== What to work on ==
How many of these lines hold the string "joints"? Answer with the number only.

== Dataset extract ==
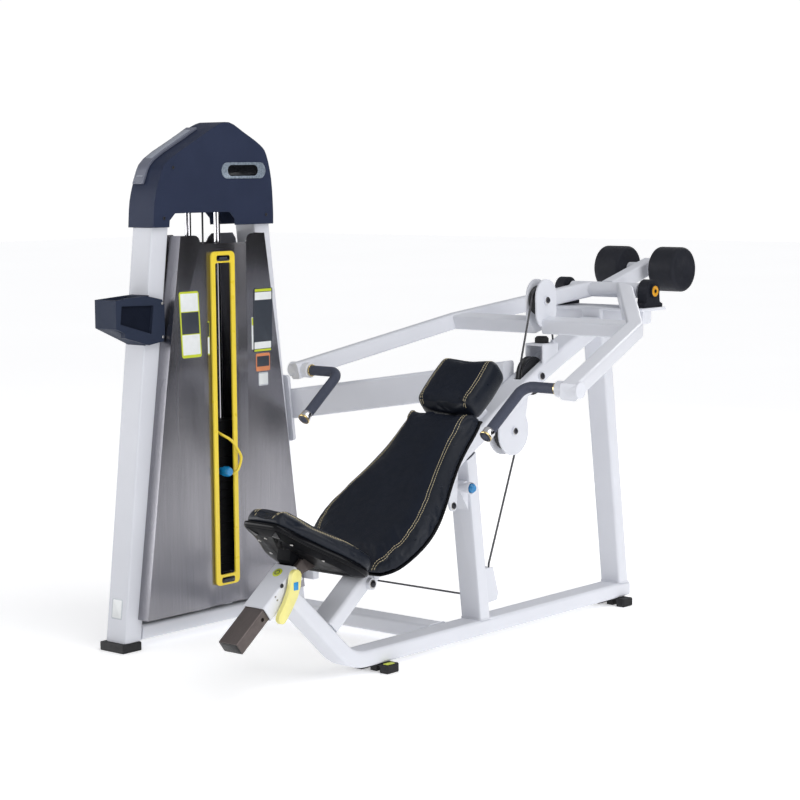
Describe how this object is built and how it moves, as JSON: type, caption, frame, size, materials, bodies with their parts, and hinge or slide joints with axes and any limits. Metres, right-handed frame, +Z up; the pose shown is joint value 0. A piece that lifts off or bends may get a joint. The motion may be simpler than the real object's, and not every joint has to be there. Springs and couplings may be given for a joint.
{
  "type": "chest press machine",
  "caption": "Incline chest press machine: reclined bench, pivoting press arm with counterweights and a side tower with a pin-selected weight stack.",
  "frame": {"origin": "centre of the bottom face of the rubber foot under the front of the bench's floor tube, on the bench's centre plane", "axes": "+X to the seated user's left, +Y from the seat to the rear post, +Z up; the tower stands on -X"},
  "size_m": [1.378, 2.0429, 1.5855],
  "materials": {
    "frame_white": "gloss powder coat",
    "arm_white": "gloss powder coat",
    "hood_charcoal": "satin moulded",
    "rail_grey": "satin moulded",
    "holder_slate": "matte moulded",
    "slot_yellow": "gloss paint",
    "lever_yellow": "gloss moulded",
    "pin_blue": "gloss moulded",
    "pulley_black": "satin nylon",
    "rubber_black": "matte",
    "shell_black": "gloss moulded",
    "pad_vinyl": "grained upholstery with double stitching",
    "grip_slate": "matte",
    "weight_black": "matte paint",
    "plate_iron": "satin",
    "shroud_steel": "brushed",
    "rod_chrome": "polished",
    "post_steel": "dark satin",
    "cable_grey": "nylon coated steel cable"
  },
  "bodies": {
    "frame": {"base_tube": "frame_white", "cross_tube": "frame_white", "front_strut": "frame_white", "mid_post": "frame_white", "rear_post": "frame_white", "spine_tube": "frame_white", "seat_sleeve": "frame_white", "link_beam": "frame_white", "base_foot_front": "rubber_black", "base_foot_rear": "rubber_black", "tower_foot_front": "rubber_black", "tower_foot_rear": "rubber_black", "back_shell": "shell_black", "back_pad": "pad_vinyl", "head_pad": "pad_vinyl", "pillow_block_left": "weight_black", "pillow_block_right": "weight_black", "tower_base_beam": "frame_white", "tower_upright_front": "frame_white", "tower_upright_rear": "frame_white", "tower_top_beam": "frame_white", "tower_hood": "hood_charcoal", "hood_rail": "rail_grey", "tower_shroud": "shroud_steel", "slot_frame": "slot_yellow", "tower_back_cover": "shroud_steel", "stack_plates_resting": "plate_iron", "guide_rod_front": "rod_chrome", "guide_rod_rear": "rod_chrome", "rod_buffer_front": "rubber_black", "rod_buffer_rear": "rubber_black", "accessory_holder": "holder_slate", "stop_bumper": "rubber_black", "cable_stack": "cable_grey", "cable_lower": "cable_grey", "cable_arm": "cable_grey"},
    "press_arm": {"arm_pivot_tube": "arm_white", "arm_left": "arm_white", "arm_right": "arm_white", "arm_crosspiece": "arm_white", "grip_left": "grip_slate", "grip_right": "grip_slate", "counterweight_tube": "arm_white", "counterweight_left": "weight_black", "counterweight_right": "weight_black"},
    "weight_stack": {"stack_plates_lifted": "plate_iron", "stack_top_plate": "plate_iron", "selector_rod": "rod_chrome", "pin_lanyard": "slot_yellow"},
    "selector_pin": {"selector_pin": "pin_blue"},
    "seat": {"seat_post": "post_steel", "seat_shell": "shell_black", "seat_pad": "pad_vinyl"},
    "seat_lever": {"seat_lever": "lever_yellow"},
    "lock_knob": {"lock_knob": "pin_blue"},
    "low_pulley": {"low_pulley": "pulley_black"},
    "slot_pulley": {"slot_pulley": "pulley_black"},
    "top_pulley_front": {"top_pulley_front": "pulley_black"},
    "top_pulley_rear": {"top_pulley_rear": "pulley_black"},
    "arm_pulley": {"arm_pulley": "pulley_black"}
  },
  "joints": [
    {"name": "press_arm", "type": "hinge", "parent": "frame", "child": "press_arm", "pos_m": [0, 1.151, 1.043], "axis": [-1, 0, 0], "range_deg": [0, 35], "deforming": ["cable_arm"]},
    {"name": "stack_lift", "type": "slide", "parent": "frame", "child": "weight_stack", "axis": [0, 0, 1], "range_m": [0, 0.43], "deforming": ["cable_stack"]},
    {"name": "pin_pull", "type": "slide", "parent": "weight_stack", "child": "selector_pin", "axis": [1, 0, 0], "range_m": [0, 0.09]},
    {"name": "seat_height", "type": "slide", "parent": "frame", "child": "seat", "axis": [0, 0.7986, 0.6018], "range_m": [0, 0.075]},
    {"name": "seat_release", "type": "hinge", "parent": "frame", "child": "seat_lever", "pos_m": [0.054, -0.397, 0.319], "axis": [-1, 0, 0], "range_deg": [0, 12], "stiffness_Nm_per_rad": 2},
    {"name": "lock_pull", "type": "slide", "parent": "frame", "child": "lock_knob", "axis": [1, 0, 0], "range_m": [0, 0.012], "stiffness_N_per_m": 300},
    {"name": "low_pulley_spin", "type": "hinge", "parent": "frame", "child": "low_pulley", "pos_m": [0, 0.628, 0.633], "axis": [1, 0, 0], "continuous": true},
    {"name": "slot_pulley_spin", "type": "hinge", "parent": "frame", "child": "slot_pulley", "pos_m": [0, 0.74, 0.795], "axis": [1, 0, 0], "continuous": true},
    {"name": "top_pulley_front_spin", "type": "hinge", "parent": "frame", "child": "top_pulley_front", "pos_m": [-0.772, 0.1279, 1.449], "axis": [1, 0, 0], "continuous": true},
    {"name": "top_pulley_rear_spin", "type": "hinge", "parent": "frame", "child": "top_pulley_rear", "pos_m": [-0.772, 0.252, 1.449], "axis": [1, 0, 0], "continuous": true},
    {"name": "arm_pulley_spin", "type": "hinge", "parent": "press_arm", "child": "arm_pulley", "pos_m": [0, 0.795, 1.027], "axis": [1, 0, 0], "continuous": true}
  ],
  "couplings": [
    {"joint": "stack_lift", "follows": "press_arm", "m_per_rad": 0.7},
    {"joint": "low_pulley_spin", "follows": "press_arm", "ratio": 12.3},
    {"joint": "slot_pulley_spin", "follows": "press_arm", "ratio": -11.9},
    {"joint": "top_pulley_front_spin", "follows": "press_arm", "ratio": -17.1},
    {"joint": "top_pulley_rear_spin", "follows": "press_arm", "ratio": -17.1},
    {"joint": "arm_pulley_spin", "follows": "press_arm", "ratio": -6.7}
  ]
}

== Expected answer ==
2